Enabling/Disabling DMA2D doesn't have any impact on the performance


I’m using LVGL on my STM32H750B-DK board, I used this project (which belongs to STM32F746G-DK) as a template and has ported it to STM32H750B-DK since 6,7 month ago. (so the project is based on LVGL v7)

I designed a simple GUI which there are 4 images being rotated in an infinity loop; other images and labels have a fixed position on the screen.

Now I’m getting around 20-33 FPS (with compiler Optimization “none”) and the thing is; if I turn DMA2D enabled or disabled (With this define: LV_USE_GPU_STM32_DMA2D in the lv_conf.h), that is not going to make any difference in the FPS and CPU usage which is pretty strange;

I checked the draw functions with the debugger and look like everything is alright, when DMA2D is enabled, all of its related functions will be called and the DMA2D register values are being modified, but when its disabled, nether of those things will happen which means DMA2D is actually disabled.

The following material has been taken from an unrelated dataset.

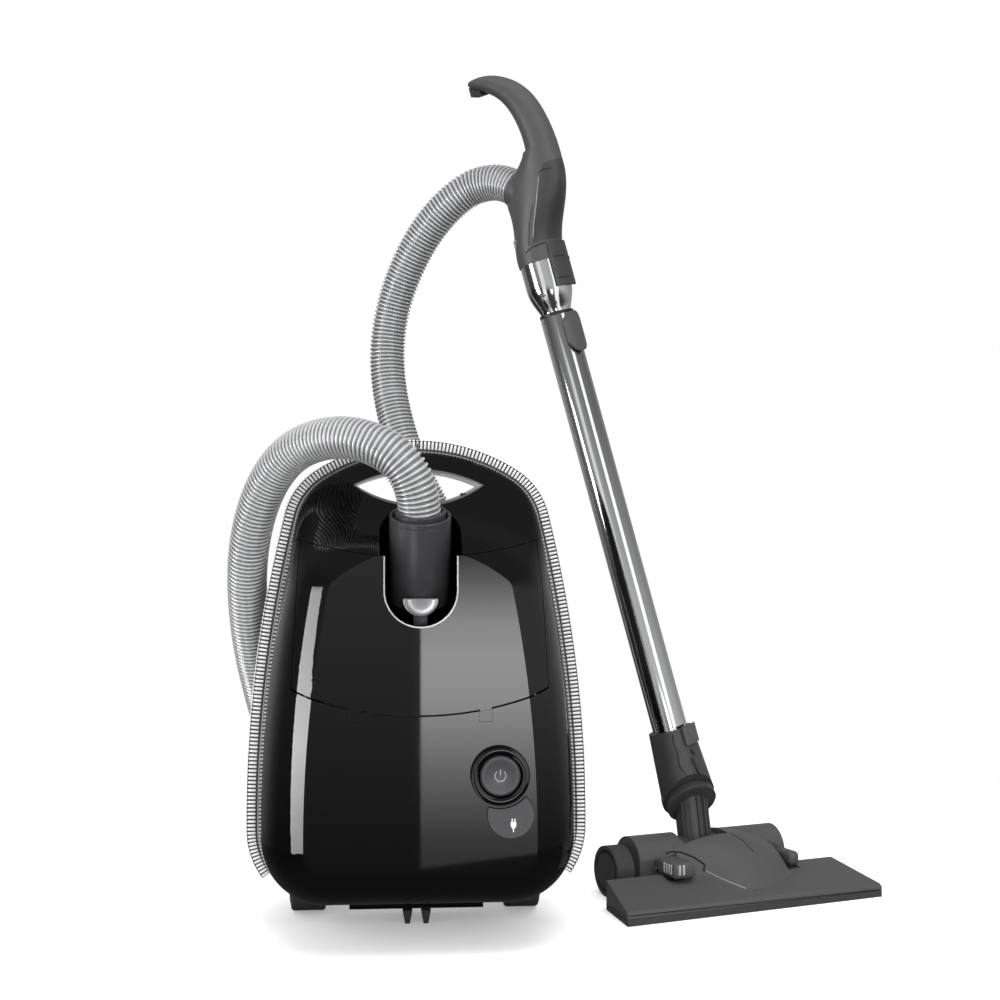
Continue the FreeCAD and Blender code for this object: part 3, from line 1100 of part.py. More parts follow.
def hose_solid(points, name):
    edges = hose_route(points, name)
    length = sum(e.Length for e in edges)
    ribs = max(1, round(length / RIB_PITCH))
    pitch = length / ribs
    profile = [(0.0, HOSE_R - RIB_DEPTH), (0.3, HOSE_R), (0.7, HOSE_R), (1.0, HOSE_R - RIB_DEPTH)]
    stations = [((number + share) * pitch, radius) for number in range(ribs) for share, radius in profile]

    def place(distance):
        for edge in edges:
            if distance <= edge.Length + 1e-6:
                parameter = edge.getParameterByLength(max(0.0, min(distance, edge.Length)))
                return edge.valueAt(parameter), edge.tangentAt(parameter)
            distance -= edge.Length
        return edges[-1].valueAt(edges[-1].LastParameter), edges[-1].tangentAt(edges[-1].LastParameter)

    x_axis = None
    outer, inner = [], []
    last = -1.0
    for distance, radius in stations:
        if distance - last < 1e-6:
            distance += 0.02 * pitch
        last = distance
        centre, tangent = place(distance)
        x_axis = V(0.3, 1, 0.1) if x_axis is None else x_axis
        x_axis = (x_axis - tangent * x_axis.dot(tangent)).normalize()
        ring = Part.Circle(centre, tangent, radius)
        ring.XAxis = x_axis
        outer.append(Part.Wire(ring.toShape()))
        if len(outer) % 4 == 1 or len(outer) == len(stations):
            bore = Part.Circle(centre, tangent, HOSE_BORE_R)
            bore.XAxis = x_axis
            inner.append(Part.Wire(bore.toShape()))
    skin = Part.makeLoft(outer, False, True).Faces + Part.makeLoft(inner, False, True).Faces
    caps = []
    for ring, bore in ((outer[0], inner[0]), (outer[-1], inner[-1])):
        disc, hole = Part.Face(ring), Part.Face(bore)
        caps.append(disc.cut(hole).Faces[0])
    shell = Part.Shell(skin + caps)
    shell.sewShape()
    solid = Part.Solid(shell)
    if solid.Volume < 0:
        solid.reverse()
    plain = math.pi * ((HOSE_R - RIB_DEPTH * 0.3) ** 2 - HOSE_BORE_R**2) * length
    volumes = "volume %d of a plain tube %d" % (solid.Volume, plain)
    print(name, "ribs", ribs, volumes, "valid", solid.isValid())
    return solid


def main():
    os.makedirs("parts", exist_ok=True)
    make_body()
    make_connector()
    make_controls()
    make_wheels()
    make_inside()
    own = dict(NODES)
    NODES.clear()
    make_head()
    for name, shape in NODES.items():
        own[name] = moved(shape, head_placement())
    NODES.clear()
    wand = wand_placement()
    turn_back = wand.Rotation.inverted().multiply(head_placement().Rotation)
    make_elbow(turn_back.multVec(swivel_axis()))
    make_wand()
    make_handle()
    for name, shape in NODES.items():
        own[name] = moved(shape, wand)
    mouth, out = V(*SOCKET_MOUTH), V(*SOCKET_OUT).normalize()
    inside, outside = wand.multVec(mouth - out * CUFF_INSERT), wand.multVec(mouth + out * CUFF_EXIT)
    start = [connector_axis(-HOSE_INSERT), connector_axis(HOSE_EXIT)]
    front = start + [V(*p) for p in HOSE_FRONT] + [HOSE_SPLIT]
    back = [HOSE_SPLIT] + [V(*p) for p in HOSE_BACK] + [outside, inside]
    own["hose_front"] = hose_solid(front, "hose_front")
    own["hose_back"] = hose_solid(back, "hose_back")
    shift = FreeCAD.Placement(SET_CENTRE * -1, FreeCAD.Rotation())
    for name, shape in own.items():
        shape = moved(shape, shift)
        shape.exportStep("parts/%s.step" % name)
        facts = (name, len(shape.Solids), shape.Volume, shape.isValid())
        print("%-16s solids %2d  volume %9.0f  valid %s" % facts)


main()
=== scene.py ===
import json
import math

import bmesh
import bpy
from mathutils import Euler, Matrix, Vector
from mathutils.bvhtree import BVHTree


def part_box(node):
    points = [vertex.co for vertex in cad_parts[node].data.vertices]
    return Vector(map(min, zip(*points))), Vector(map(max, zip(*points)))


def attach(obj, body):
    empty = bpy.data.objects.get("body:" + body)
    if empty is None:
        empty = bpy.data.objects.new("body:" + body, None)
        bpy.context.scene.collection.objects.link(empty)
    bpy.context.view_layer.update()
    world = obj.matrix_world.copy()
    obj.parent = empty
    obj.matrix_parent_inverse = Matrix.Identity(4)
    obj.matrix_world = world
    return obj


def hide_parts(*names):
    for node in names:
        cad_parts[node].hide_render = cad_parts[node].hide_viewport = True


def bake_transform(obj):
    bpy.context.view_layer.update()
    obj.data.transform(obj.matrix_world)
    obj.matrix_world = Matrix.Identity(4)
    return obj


# A cylinder vacuum cleaner parked on its rear end, with its hose, wand and floor head.
# Metres, +Z up. The cleaner's lid faces -Y and the floor head stands to its right.

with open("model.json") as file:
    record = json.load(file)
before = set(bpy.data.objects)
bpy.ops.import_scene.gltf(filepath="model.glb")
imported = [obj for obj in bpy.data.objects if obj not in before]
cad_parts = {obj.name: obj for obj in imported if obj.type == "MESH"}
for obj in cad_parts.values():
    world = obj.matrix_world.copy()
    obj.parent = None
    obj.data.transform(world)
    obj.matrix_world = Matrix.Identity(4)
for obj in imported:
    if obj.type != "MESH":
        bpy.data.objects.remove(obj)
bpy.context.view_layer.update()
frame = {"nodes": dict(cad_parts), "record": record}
NODES = frame["nodes"]
MM = 0.001

# Where the cleaner's middle plane, the belt's plane and the floor cross, in millimetres
CLEANER_X, CLEANER_Y = -152.4, -35.7
CLEANER = Vector((CLEANER_X * MM, CLEANER_Y * MM, 0.0))
# The floor head's frame: x along the head, y = 0 at its front edge
HEAD = Matrix.Translation((0.1673, -0.0095, 0.0)) @ Matrix.Rotation(math.radians(20.0), 4, "Z")
# The wand's frame: z along the wand from the swivel's centre, x towards the clips
WAND = Matrix(
    (
        (0.640360, 0.722906, -0.259513, 0.1266),
        (-0.740033, 0.671160, 0.043536, 0.1023),
        (0.205647, 0.164169, 0.964758, 0.0900),
        (0.0, 0.0, 0.0, 1.0),
    )
)

# Hose: radius at its crests, depth of its grooves, pitch of its ribs and sides of its section
HOSE_RADIUS = 0.0185
HOSE_GROOVE = 0.0021
HOSE_RIB = 0.0042
HOSE_SIDES = 30
# The place of the route where the two CAD stretches meet
HOSE_SPLIT = 17
# Its route in millimetres, seen from the cleaner: from the connector to the handle's socket
HOSE_PLACES = [
    (0, -93.2, 358.2), (0, -101, 379.8), (-5, -108, 404), (-18, -110, 424), (-38, -104, 437),
    (-63, -89, 444), (-90, -67, 442), (-114, -45, 431), (-133, -24, 409), (-147, -4, 378),
    (-156, 20, 338), (-158, 49, 293), (-155, 81, 247), (-147, 112, 200), (-134, 141, 145),
    (-112, 163, 90), (-72, 180, 47), (-40, 185.5, 36.5), (-8, 191, 26), (40, 199, 29),
    (90, 206, 52), (126, 211, 98), (139, 214, 151), (130, 215, 207), (103, 215, 260),
    (70, 213, 311), (35, 217, 361), (7, 223, 410), (-12, 233, 459), (-23, 245, 506),
    (-26, 251, 553), (-19, 248, 600), (-3, 236, 643), (18, 221, 679), (44, 206, 706),
    (69, 197, 721), (98.3, 178.6, 719.8), (117.2, 162.4, 703.1),
]
HOSE_ROUTE = [((CLEANER_X + x) * MM, (CLEANER_Y + y) * MM, z * MM) for x, y, z in HOSE_PLACES]


def linear(colour):
    """A hex sRGB colour as linear red, green, blue and full cover."""
    channels = [int(colour[i : i + 2], 16) / 255 for i in (1, 3, 5)]
    return [c / 12.92 if c <= 0.04045 else ((c + 0.055) / 1.055) ** 2.4 for c in channels] + [1.0]


def put(tree, kind, inputs=(), **settings):
    """Adds a node; an input is a value, or a socket to link from."""
    node = tree.nodes.new(kind)
    for name, value in settings.items():
        setattr(node, name, value)
    for name, value in dict(inputs).items():
        socket = node.inputs[name]
        if isinstance(value, bpy.types.NodeSocket):
            tree.links.new(value, socket)
        else:
            socket.default_value = value
    return node


# Clouds of uneven roughness and colour per metre
CLOUD_SCALE = 22.0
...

So what is the problem here? Rendering with the DMA2D support has to be much faster than software rendering, So what is the issue?

It’s much appreciated if anybody helps.



I made many measurements when implemented the DMA2D support and I found that usually it’s really not faster then LVGL’s software rendering.

DMA2D supports very simple opearations:

  • fill an area
  • copy an area
  • blend two areas with opacity
  • and color format conversations during this operations but we don’t use it

For fill area and copy area apparently DMA2D can not work faster than a well-written memset or memcpy.

For blending DMA2D could be faster but SW rendering is very well optimized here and has the same performance.

It’s important to note that RGB565 with alpha channel is a custom LVGL format and therefore not supported by DMA2D directly. To use ARGB images with DMA2D ARGB8888 images needs to be used with color format conversation. However, with LV_COLOR_DEPTH 32 and ARGB8888 images DMA2D can used directly (and LVGL really handles this case separately), so it can be slightly faster.

I also saw the TouchGFX videos where they compare cases with and without DMA2D and there is huge difference in performance. I made some tests with similar UIs and LVGL’s SW rendering really has the performance as DMA2D in the videos. So it seems their SW rendering very slow.

An other thing is how CPU usage is measured. STM examples probably count the CPU as idle while DMA2D is working in the background the CPU is waiting for it. It’s not the case for LVGL as it simply counts time spent in lv_task_handler.
LVGL lets you use the sparse time provided by DMA2D by calling disp_drv->gpu_wait_cb while DMA2D busy.

There could be other factors that hugely affect the performance. Rendering directly to the external RAM will be very slow. Maybe that’s the case in STM examples by default. However LVGL uses smaller draw buffer(s) typically located in the internal RAM and copy only the final result into the frame buffer in external RAM. It’s way faster.

I hope this summary helps.

PS: Please correct me if I stated something incorrectly about DMA2D.

Yes, I nearly realized your point when I was searching in the drawing source codes to find out what is going on, for example in the “lv_draw_blend.c” functions, DMA2D is not being used most of the times, the general format is something like this:

    /*Simple fill (maybe with opacity), no masking*/
    if(mask_res == LV_DRAW_MASK_RES_FULL_COVER) {

    /* DMA2D being used here */

    else {

    /* DMA2D never being used here */


and I realized that the application didn’t enter the first section most of the times, and enters the “Masked” part; which admits that "DMA2D only supports very simple operations"

Yes, you’re right, I found out that LVGL handle the ARGB8888 completely separately (by looking at “lv_draw_img” for example) so I test with LV_COLOR_DEPTH 32 and still not major difference in the performance.

I’m using 2 draw buffers with 40 pixels height each (40 x 480) in the SRAM, and it’s much faster than 2 True screen sized draw buffers located in SDRAM, tested it few days ago.

Anyways thanks for your explanation, definitely helped me out.